La otra línea de trabajo, en cambio, toma como referente la composición de un tema central de líneas melódicas, mucho más convencional, pero no por ello menos sugerente, protagonizado especialmente por el cello o la viola y una evocadora voz solista femenina (que alcanzará su cénit en el último y magnífico corte del disco, titulado precisamente “Gravity”), metáfora de la soledad humana (frente a la inmensidad espacial), pero también de su indomable voluntad, presentado en el segundo tramo del citado “Above Earth”, pero de mayor presencia y significación en el inicio y en el final de “Don´t Let Go”, uno de los bloques más dramáticos y extensos del disco (con más de 11 minutos de duración), en el que ambos protagonistas se ven abocados a tomar una decisión que a la postre resultará fatal para Kowalski, y en el que tras un primer desarrollo en el que el cello goza de cierto protagonismo, junto a la etérea y evocadora solista femenina (y sus respectivas recreaciones y distorsiones electrónicas), vuelve a aparecer acompañado de la percusión sintetizada y de diversas escalas ascendentes propiciadas por esa misma electrónica y parte del cuerpo orquestal. El efecto es impactante por la perfección del ensamblaje llevado a cabo por Price, revelándose un auténtico alquimista de la narración en el paulatino cambio de tonalidad y ritmos que la acción requiere, siempre nutrida de decisiones fundamentales, pendientes de un hilo, que propician la reflexión al tiempo que incitan a la acción inmediata. “Parachute”, otro bloque de casi 8 minutos de duración, se convierte en otro tour de forcé con el tema central de protagonista, provisto de un par de crescendos con los que Price acompaña la tensión de la secuencia, en la que Stone trata de desliarse del paracaídas infernalmente enredado entre los restos de la nave espacial siniestrada.

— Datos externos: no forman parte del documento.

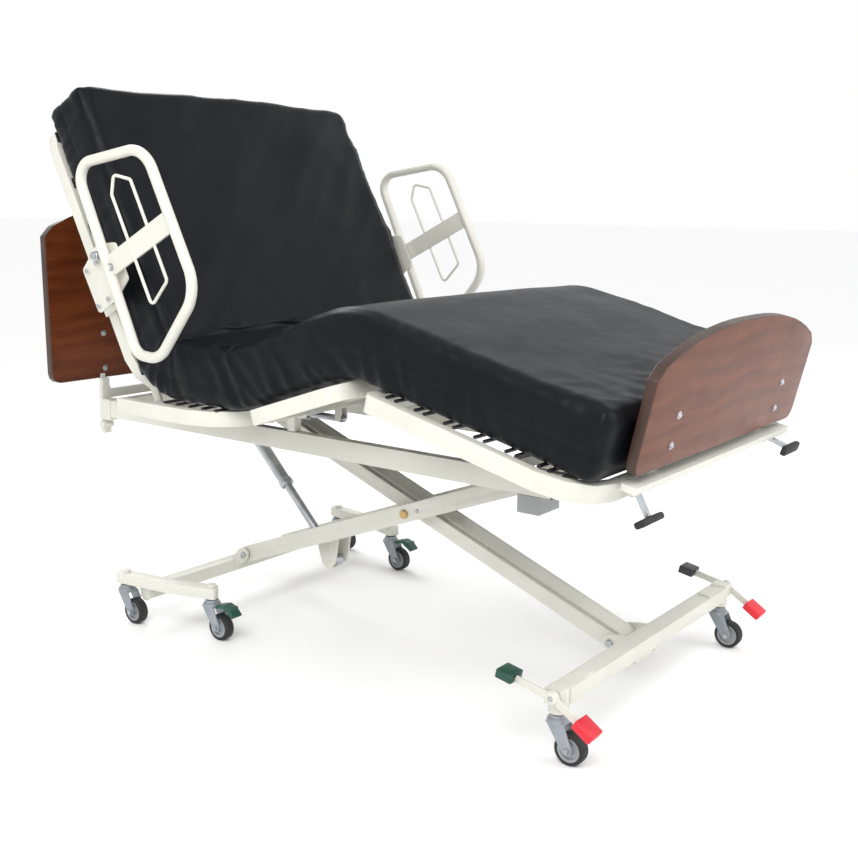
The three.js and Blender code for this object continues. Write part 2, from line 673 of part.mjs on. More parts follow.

La recta final del film, con “Soyuz” (teñida de lirismo), “Tiangong” (en la que el cello se alterna con la viola y con la peculiar harmónica de cristal) y, sobre todo, “Shenzou”, son buena muestra de esa alternancia de motivos y maneras, toda vez que el aparato orquestal (solista femenina incluida) va tomando paulatinamente el protagonismo (reforzado por la percusión sintetizada) conforme se afrontan los sucesivos momentos límite presentes en el vertiginoso tramo final de la resolución de la aventura. Pese al magnífico crescendo orquestal de este último fragmento, Price finalmente otorga la resolución del mismo a una simulación electrónica de connotaciones “descendentes”, simulación sonora del aterrizaje de la astronauta Stone, en una decisión de plena coherencia con el resto del trabajo, a pesar de aproximarse nuevamente más al puro montaje de efectos que a otra cosa. El estupendo colofón que supone el desarrollo del tema central en los créditos finales (el citado “Gravity”), en el que la voz solista femenina (alternada a lo largo de toda la obra sucesivamente entre Lisa Hanningan, Haley Glennie-Smith y Katherine Ellis) alcanza toda su magnitud (gracias al conocido coro “Metro Voices”), a medio camino entre el lamento y la épica del triunfo basado en el instinto de supervivencia de Stone (y, todo hay que decirlo, en una preparación altamente cualificada), remata una obra que debiera haber significado una digna carta de presentación a tener en cuenta de parte del compositor, más allá de las loterías de unos premios, que, en ocasiones, en contra de lo que se cree, debido a las inevitables comparaciones, pueden perjudicar más que beneficiar.